John Lewis is talking about doing things in partnership such as the deal with Abrdn to build flats to rent out above stores. Using spare space is fine but if you go too heavily into that and suddenly become a property company, as that’s not your skill set it could prove a distraction. Let somebody else do the heavy lifting.

The department stores need a bit more joy in them.

If you go into a John Lewis the atmosphere can be flat. People want to be amused and feel they are getting something they haven’t before. They are too worthy and arguably old fashioned.

John Lewis is different because of its setup and ethos. Most people want it to succeed, like the BBC – people respect it.

I think they will worry a lot more about the impact of changing employee ownership than the public. However, anybody who takes a shareholding will be thinking how do I get my money out. I don’t know how the structure of that could work in a democratic business.

Staff at John Lewis in Oxford Street, London, celebrate the annual bonus in 2015
Staff at John Lewis in Oxford Street, London, celebrate the annual bonus in 2015. Photograph: John Stillwell/PA Archive/PA Images

Gareth Thomas

Labour and Co-operative party MP for Harrow West, chair of the all-party parliamentary group for mutuals

Gareth Thomas
Gareth Thomas

We are planning to write to John Lewis to ask them to give evidence to the committee about why they are considering raising money by selling a stake, as we are backing a bill that supports permanent shares for mutuals that would operate a bit like traditional debt without changing the culture of the organisation.

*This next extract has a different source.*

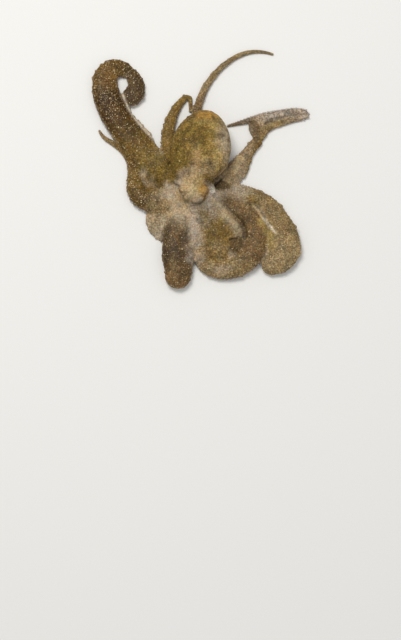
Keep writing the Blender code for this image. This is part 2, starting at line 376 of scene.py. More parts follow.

Mutuals have often struggled to raise capital. After the financial crash, a version of permanent capital [investment funds that do not have to be returned to investors on a timetable, or at all] was brought in for building societies. Nationwide and others took advantage of that.

Rather than changing the structure and giving up on one of the things that is most valued about John Lewis, as an employee owned business John Lewis should be talking to the government and saying: “we are basically financially sound, other countries do this so why won’t you let us issue permanent share capital”.

Ann Tyler

Chair of Ownership at Work thinktank and an associate of the Mutuo trade body for mutuals

Ann Tyler
Ann Tyler

As the John Lewis case shows, it isn’t easy to raise investment for growth and development while protecting and preserving employee-owned status. It doesn’t have to be this way. Building societies have been able to raise finance through core capital deferred shares since 2013. In Australia new legislation introduced Mutual Capital Investment Instruments which provide sustainable investment for all companies with a mutual constitution.

Yet in the UK we’ve been waiting since 2015 for the Mutuals Deferred Shares Act to be put into effect. In December 2021 the members of the mutual insurer LV= rejected a sale to the US private equity firm Bain Capital for £530m that would have resulted in demutualisation of the 178-year-old insurer owned by its members.

We now need an urgent and radical review of the options available in the UK to provide sustainable long term financial investment for employee-owned, cooperative and mutual businesses before it’s too late.